Murphy Exits Refineries, Enters Electric Vehicles

by Arkansas Business Staff  on Monday, Oct. 10, 2011 12:00 am  

A customer charges her Nissan Leaf at Murphy USA of El Dorado's new retail charger at a gas station in Chattanooga, Tenn.

One of the ways Murphy is exploring outside the oil market is in the burgeoning realm of electric transportation. It announced recently the installation of a vehicle charger at a gasoline station in Chattanooga, Tenn.

According to Murphy USA President Tom McKinlay, the location was chosen for both nostalgic and strategic reasons.

"In 1996, we rolled out a new retail fuels business built around one simple concept: to deliver fuel and quality products that the consumer wants at low prices," he said in a release. "We launched that concept at a store just a few miles down the road here in Chattanooga."

Now Murphy has about 1,100 stores in more than 23 states. Murphy also chose Chattanooga for its proximity to a Nissan plant in Smyrna, Tenn., which in late 2012 will begin manufacturing the fully electric Leaf series of cars.

The charging technology, officially named the Retail Electric Charging Station, was developed by Eaton Corp. of Cleveland. The DC-3 charger can replenish an electric vehicle's power to 80 percent capacity in less than 30 minutes, as opposed to up to six hours with a residential AC charger. Eaton reported the retail chargers were intended to relieve the "range anxiety" drivers of electric cars face, as fully electric vehicles are known to have less range than their gasoline-powered cousins.

Moreover, the service is provided at no cost. As electric charger retail models evolve, it may not always remain this way, but any price should be a relief to those used to rising gasoline prices: Nissan reports on its website that the average cost of fully charging a Leaf, whether at home or on the road, should be about $2.75.

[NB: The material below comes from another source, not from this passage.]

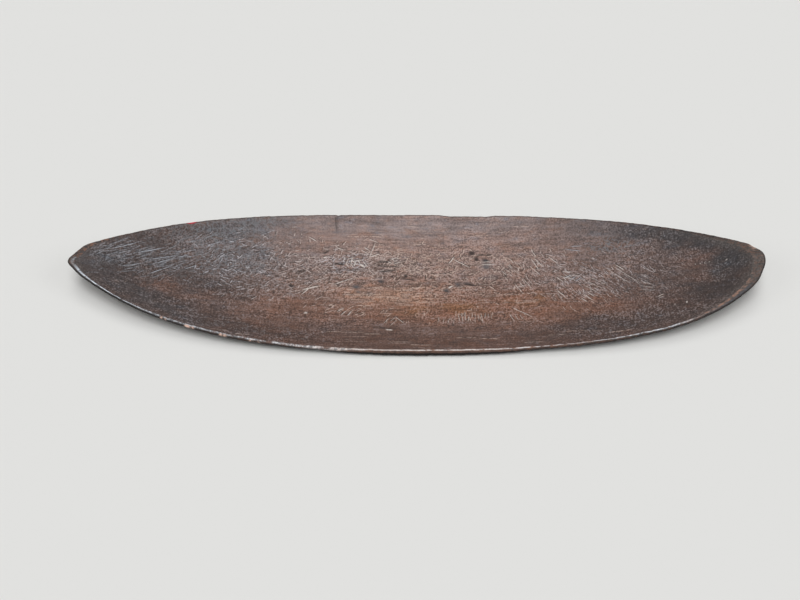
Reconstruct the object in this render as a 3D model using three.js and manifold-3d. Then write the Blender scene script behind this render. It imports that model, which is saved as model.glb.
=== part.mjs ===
// A shallow leaf-shaped serving tray, carved from one plank of hardwood.
//
// The tray is a thin shell: a long hollow that is deepest amidships, one rim that runs round both
// ends and rises towards them, and a rounded hull that is planed flat where the tray rests. The
// ends aren't a pair. One is drawn out to a narrow snub, and the other is broad and blunt.
//
// Millimetres, +Z up. X runs along the tray, from the narrow end to the broad one, and Y across it.
// The origin lies on the surface that the tray rests on, under the middle of its length and beam.
import * as THREE from "three";
import { mergeVertices } from "three/addons/utils/BufferGeometryUtils.js";
import Module from "manifold-3d";

// Overall sizes
const LENGTH = 1080;
const BEAM = 336;
const RIM_HEIGHT = 17; // top of the rim amidships, above the resting surface

// Hollow and wall
const HOLLOW_DEPTH = 11; // floor of the hollow below the rim, amidships
const END_HOLLOW_DEPTH = 5; // what is left of that depth at the ends
const HOLLOW_FADE = 4; // how late the hollow becomes shallow towards the ends, as a power
const FLOOR_THICKNESS = 6; // amidships, after the base is planed
const DISH_POWER = 3.6; // how late a cross-section turns up: 2 is an arc, more is a flatter floor

// Lip
const LIP_WIDTH = 5.5; // from the outline to the inner edge of the rim
const LIP_HEIGHT = 6.5; // of the outer face amidships, from the top of the rim to the hull
const END_LIP_HEIGHT = 4.5; // and at the ends, where the rim is carved thinner
const LIP_DRAFT = 1; // how far the outer face leans in on its way down
const LIP_ROUND = 2; // rounding of the lip's edges
const LIP_EASING = 0.8; // drop of the worn inner edge, where the lip runs into the hollow
const LEDGE_SLOPE = 0.25; // fall towards the hollow of the ledge that widens the lip at each end

// Base
const BASE_CUT = 2.5; // depth of hull that is planed away to make the flat base

// Each end: the nose is the furthest point, and a snub is cut slantwise on either side of it, as
// far as the shoulder where the long curve of the flank begins.
const NARROW_END = {
  towards: -1, // along X
  noseOffset: -10.5, // of the nose from the middle line, towards +Y
  noseRound: 5,
  snubLength: 20, // along X, from the nose to the shoulders
  frontBreadth: 39, // from the middle line to the shoulder on the -Y side
  backBreadth: 35.5, // and on the +Y side
  shoulderRound: 10,
  sweep: 38.5, // degrees between the flank and X at the shoulder
  shoulderReach: 200, // how far the flank's curve follows that line, as long as it stays within the beam
  middleReach: 180, // and how far it follows the line of the beam amidships
  rise: 41.5, // of the rim from amidships to the nose, as an even sheer
  kick: 6.5, // and as a late upturn
  ledge: 9, // how much wider the lip is at the nose than along the flanks
  ledgePower: 16, // how late it widens
};
const BROAD_END = {
  towards: 1,
  noseOffset: -10,
  noseRound: 12,
  snubLength: 16,
  frontBreadth: 59.5,
  backBreadth: 31.5,
  shoulderRound: 12,
  sweep: 43,
  shoulderReach: 156,
  middleReach: 212,
  rise: 35,
  kick: 19.5,
  ledge: 14,
  ledgePower: 8,
};
const KICK_POWER = 10; // how late the upturn comes
const SPINE_INSET = 120; // from each nose to the end of the line where the cross-sections meet

// Facets
const FLANK_STEPS = 24; // along each quarter of the outline
const SNUB_STEPS = 3;
const ROUND_STEPS = 3; // in each rounding, of the outline and of the lip
const HOLLOW_STEPS = 9; // from the spine to the lip
const HULL_STEPS = 8; // from the lip back to the spine

const half = LENGTH / 2;
const endAt = (x) => (x < 0 ? NARROW_END : BROAD_END);

// Height of the top of the rim at a station along the tray.
function rimLine(x) {
  const end = endAt(x);
  const share = Math.abs(x) / half;
  return RIM_HEIGHT + end.rise * share ** 2 + end.kick * share ** KICK_POWER;
}

// Height of the hollow's floor on the middle line.
function floorLine(x) {
  const fade = (Math.abs(x) / half) ** HOLLOW_FADE;
  return rimLine(x) - THREE.MathUtils.lerp(HOLLOW_DEPTH, END_HOLLOW_DEPTH, fade);
}

// Height of the hull's keel on the middle line, before the base is planed.
function keelLine(x) {
  return floorLine(x) - FLOOR_THICKNESS - BASE_CUT;
}

// The corners of one end of the outline, on the -Y side (side -1) or the +Y side (side 1).
function endPoints(end, side) {
  const breadth = side < 0 ? end.frontBreadth : end.backBreadth;
  const nose = new THREE.Vector2(end.towards * half, end.noseOffset);
  const shoulder = new THREE.Vector2(end.towards * (half - end.snubLength), side * breadth);
  const noseCorner = nose.clone().add(new THREE.Vector2(0, side * end.noseRound));
  const alongSnub = shoulder.clone().sub(noseCorner).normalize();
  const sweep = THREE.MathUtils.degToRad(end.sweep);
  const alongFlank = new THREE.Vector2(-end.towards * Math.cos(sweep), side * Math.sin(sweep));
  const reach = Math.min(end.shoulderReach, (BEAM / 2 - breadth) / Math.sin(sweep));
  return {
    nose,
    noseCorner,
    noseEnd: noseCorner.clone().addScaledVector(alongSnub, end.noseRound),
    snubEnd: shoulder.clone().addScaledVector(alongSnub, -end.shoulderRound),
    shoulder,
    flankStart: shoulder.clone().addScaledVector(alongFlank, end.shoulderRound),
    flankPull: shoulder.clone().addScaledVector(alongFlank, reach),
    middlePull: new THREE.Vector2(end.towards * end.middleReach, (side * BEAM) / 2),
  };
}

// One side of the outline, from the narrow nose to the broad one.
function sideOutline(side) {
  const a = endPoints(NARROW_END, side);
  const b = endPoints(BROAD_END, side);
  const middle = new THREE.Vector2(0, (side * BEAM) / 2);
  const path = new THREE.Path();
  path.moveTo(a.nose.x, a.nose.y);
  path.quadraticCurveTo(a.noseCorner.x, a.noseCorner.y, a.noseEnd.x, a.noseEnd.y);
  path.lineTo(a.snubEnd.x, a.snubEnd.y);
  path.quadraticCurveTo(a.shoulder.x, a.shoulder.y, a.flankStart.x, a.flankStart.y);
  path.bezierCurveTo(
    a.flankPull.x, a.flankPull.y, a.middlePull.x, a.middlePull.y, middle.x, middle.y,
  );
  path.bezierCurveTo(
    b.middlePull.x, b.middlePull.y, b.flankPull.x, b.flankPull.y, b.flankStart.x, b.flankStart.y,
  );
  path.quadraticCurveTo(b.shoulder.x, b.shoulder.y, b.snubEnd.x, b.snubEnd.y);
  path.lineTo(b.noseEnd.x, b.noseEnd.y);
  path.quadraticCurveTo(b.noseCorner.x, b.noseCorner.y, b.nose.x, b.nose.y);
  return path.curves;
}

// A list of curves that follow each other, as points with the steps that each kind of curve needs.
function pointsAlong(curves, lineSteps) {
  const steps = { LineCurve: lineSteps, QuadraticBezierCurve: ROUND_STEPS, CubicBezierCurve: FLANK_STEPS };
  return curves.flatMap((curve, i) => curve.getSpacedPoints(steps[curve.type]).slice(i ? 1 : 0));
}

// The outline as stations round the tray. Each has its point on the outline, its foot on the spine,
// the way from one to the other, and how much a step that way has to grow to be as wide as a step
// square to the outline. The two sides have their feet in common, so the surfaces close there.
function outlineStations() {
  const front = pointsAlong(sideOutline(-1), SNUB_STEPS);
  const back = pointsAlong(sideOutline(1), SNUB_STEPS);
  const reach = (half - SPINE_INSET) / half;
  const feet = front.map((p, i) => new THREE.Vector2(((p.x + back[i].x) / 2) * reach, 0));
  const inner = back.slice(1, -1).reverse();
  const points = [...front, ...inner];
  const footOf = [...feet, ...feet.slice(1, -1).reverse()];
  return points.map((point, i) => {
    const before = points[(i + points.length - 1) % points.length];
    const after = points[(i + 1) % points.length];
    const along = after.clone().sub(before).normalize();
    const inwards = new THREE.Vector2(-along.y, along.x);
    const way = footOf[i].clone().sub(point).normalize();
    return { point, foot: footOf[i], way, grow: 1 / inwards.dot(way) };
  });
}

// The profile of the lip's inner edge, from the hollow to the flat top. In both profiles x is the
// distance in from the outline, and y the height above the top of the rim, amidships.
function innerEdgeProfile() {
  const path = new THREE.Path();
  path.moveTo(LIP_WIDTH, -LIP_EASING);
  path.quadraticCurveTo(LIP_WIDTH - LIP_ROUND / 2, 0, LIP_WIDTH - LIP_ROUND, 0);
  return pointsAlong(path.curves, 1);
}

// The profile of the lip's outer edge and face, from the flat top to the hull.
function outerFaceProfile() {
  const path = new THREE.Path();
  path.moveTo(LIP_ROUND, 0);
  path.quadraticCurveTo(0, 0, 0, -LIP_ROUND);
  path.lineTo(LIP_DRAFT, LIP_ROUND - LIP_HEIGHT);
  path.quadraticCurveTo(LIP_DRAFT, -LIP_HEIGHT, LIP_DRAFT + LIP_ROUND, -LIP_HEIGHT);
  return pointsAlong(path.curves, 1);
}

// How much of its height amidships the lip still has at a station along the tray.
function lipShare(x) {
  return THREE.MathUtils.lerp(1, END_LIP_HEIGHT / LIP_HEIGHT, (Math.abs(x) / half) ** 2);
}

// How much the ledge adds to the lip's width at a station along the tray.
function ledgeWidth(x) {
  const end = endAt(x);
  return end.ledge * (Math.abs(x) / half) ** end.ledgePower;
}

// A ring of the lip: one point of a profile, carried round the outline. A ring of the inner edge is
// moved in by the ledge.
function lipRing(stations, profilePoint, onLedge) {
  return stations.map(({ point, way, grow }) => {
    const ledge = onLedge ? ledgeWidth(point.x) : 0;
    const at = point.clone().addScaledVector(way, (profilePoint.x + ledge) * grow);
    const z = rimLine(point.x) + profilePoint.y * lipShare(point.x) - ledge * LEDGE_SLOPE;
    return new THREE.Vector3(at.x, at.y, z);
  });
}

// A ring of the hollow or of the hull: a share of the way from the spine out to the lip's edge. On
// the spine its height is that of the middle line, and it turns up to meet the edge.
function dishRing(stations, edge, middleLine, share) {
  const turnUp = share ** DISH_POWER;
  return stations.map(({ foot }, i) => {
    const x = THREE.MathUtils.lerp(foot.x, edge[i].x, share);
    const y = THREE.MathUtils.lerp(foot.y, edge[i].y, share);
    return new THREE.Vector3(x, y, middleLine(x) + (edge[i].z - middleLine(edge[i].x)) * turnUp);
  });
}

// Skins rings of equally many points with triangles. The first and the last ring each lie folded on
// a line, so the skin closes there once its vertices are merged.
function skin(rings) {
  const around = rings[0].length;
  const index = [];
  for (let r = 0; r + 1 < rings.length; r++) {
    for (let i = 0; i < around; i++) {
      const a = r * around + i;
      const b = r * around + ((i + 1) % around);
      index.push(a, a + around, b, b, a + around, b + around);
    }
  }
  return new THREE.BufferGeometry().setFromPoints(rings.flat()).setIndex(index);
}

const wasm = await Module();
wasm.setup();

// A geometry as a solid: its vertices are merged, and slivers that lost a corner there are dropped.
function solidOf(geometry) {
  const bare = new THREE.BufferGeometry().setAttribute("position", geometry.getAttribute("position"));
  const merged = mergeVertices(bare.setIndex(geometry.getIndex()));
  const corners = merged.getIndex().array;
  const triangles = [];
  for (let i = 0; i < corners.length; i += 3) {
    const [a, b, c] = corners.slice(i, i + 3);
    if (a !== b && b !== c && c !== a) triangles.push(a, b, c);
  }
  const vertProperties = merged.getAttribute("position").array;
  return new wasm.Manifold(
    new wasm.Mesh({ numProp: 3, vertProperties, triVerts: new Uint32Array(triangles) }),
  );
}

// A solid as a geometry with flat facets.
function geometryOf(solid) {
  const { vertProperties, triVerts } = solid.getMesh();
  const geometry = new THREE.BufferGeometry()
    .setAttribute("position", new THREE.BufferAttribute(vertProperties, 3))
    .setIndex(new THREE.BufferAttribute(triVerts, 1))
    .toNonIndexed();
  geometry.computeVertexNormals();
  return geometry;
}

// The carved shell with a rounded hull: the hollow, the lip and the hull are one closed skin.
function carvedShell() {
  const stations = outlineStations();
  const lip = [
    ...innerEdgeProfile().map((p) => lipRing(stations, p, true)),
    ...outerFaceProfile().map((p) => lipRing(stations, p, false)),
  ];
  const innerEdge = lip[0];
  const outerEdge = lip[lip.length - 1];
  const hollow = [];
  for (let i = 0; i < HOLLOW_STEPS; i++) {
    hollow.push(dishRing(stations, innerEdge, floorLine, i / HOLLOW_STEPS));
  }
  const hull = [];
  for (let i = HULL_STEPS - 1; i >= 0; i--) {
    hull.push(dishRing(stations, outerEdge, keelLine, i / HULL_STEPS));
  }
  return solidOf(skin([...hollow, ...lip, ...hull]));
}

// What the plane takes off below the resting surface.
function planedAway() {
  const depth = 2 * BASE_CUT;
  const block = new THREE.BoxGeometry(LENGTH, BEAM, depth).translate(0, 0, -depth / 2);
  return solidOf(block);
}

// Dark hardwood with an old, handled patina
const wood = new THREE.MeshStandardMaterial({ color: 0x6f5548, roughness: 0.55, metalness: 0 });

const trayBody = new THREE.Mesh(geometryOf(carvedShell().subtract(planedAway())), wood);
trayBody.name = "tray_body";

const tray = new THREE.Group();
tray.add(trayBody);

export default tray;
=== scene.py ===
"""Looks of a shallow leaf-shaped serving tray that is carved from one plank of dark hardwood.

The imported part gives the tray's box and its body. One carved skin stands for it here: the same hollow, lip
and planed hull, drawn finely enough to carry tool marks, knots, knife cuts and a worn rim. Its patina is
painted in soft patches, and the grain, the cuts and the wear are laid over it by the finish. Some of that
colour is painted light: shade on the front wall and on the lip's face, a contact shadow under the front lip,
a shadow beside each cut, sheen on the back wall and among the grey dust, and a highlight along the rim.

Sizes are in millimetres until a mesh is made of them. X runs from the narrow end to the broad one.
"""

from __future__ import annotations

import logging
import math
import random
from collections.abc import Callable
from dataclasses import dataclass, field
from enum import Enum

import bpy
import numpy as np
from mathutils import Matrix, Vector, noise

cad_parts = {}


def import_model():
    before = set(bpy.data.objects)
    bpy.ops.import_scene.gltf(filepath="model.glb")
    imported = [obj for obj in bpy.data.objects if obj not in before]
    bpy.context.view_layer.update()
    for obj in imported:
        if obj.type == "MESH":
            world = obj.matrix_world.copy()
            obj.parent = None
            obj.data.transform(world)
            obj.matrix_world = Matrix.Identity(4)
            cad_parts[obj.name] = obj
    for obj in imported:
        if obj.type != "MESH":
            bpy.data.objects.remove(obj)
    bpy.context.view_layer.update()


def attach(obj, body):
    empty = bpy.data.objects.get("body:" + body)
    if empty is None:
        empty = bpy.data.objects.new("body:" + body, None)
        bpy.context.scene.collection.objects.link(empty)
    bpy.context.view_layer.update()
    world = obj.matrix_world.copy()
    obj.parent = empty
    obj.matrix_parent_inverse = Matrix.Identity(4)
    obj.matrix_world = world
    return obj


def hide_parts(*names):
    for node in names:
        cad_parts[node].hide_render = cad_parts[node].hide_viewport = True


LOG = logging.getLogger("shallow_tray")
MM = 0.001
CAD_NODE = "tray_body"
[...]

"At Murphy USA, we will use the electric vehicle charging station to help us better understand this new and growing market segment," McKinlay said during a speech in Chattanooga. "And also to test how we can build this concept into our business."

He said Murphy was the first retailer to deploy the DC-3. Data from Murphy reveals that the Chattanooga station is a guinea pig and will be used to determine where the company will expand its electric services next.

"Use of the infrastructure will also allow us to advise the manufacturers on any consumer interface issues such as the dispenser design and nozzle design," a report states. "Additional analysis will be placed on consumer behavior, charging activity and overall station performance."

Murphy reported it will install chargers based on which areas currently have access to electric vehicles. Those areas include Memphis, Nashville, Knoxville and Chattanooga, Tenn.; Washington, D.C.; Dallas, Fort Worth and Houston; Phoenix and Tucson, Ariz.; San Francisco, Los Angeles and San Diego; Seattle; and Portland, Eugene, Corvalis and Salem, Ore.

"We don't currently have any information from the manufacturers on deployment in Arkansas," the report said.

The EV Project, a program driven by renewable energy company ECOtality of Phoenix and funded by a $99.8 million grant from the U.S. Department of Energy, hopes to have 14,000 charging stations online by 2012. Pike Research, a firm that investigates clean technology, reported a year ago that by 2017, about 1.5 million charging locations will be in available in the U.S., added to a total of 7.7 million locations worldwide. Pike reported the leading countries in electric cars will be China, Japan and Korea due to government incentives and directives.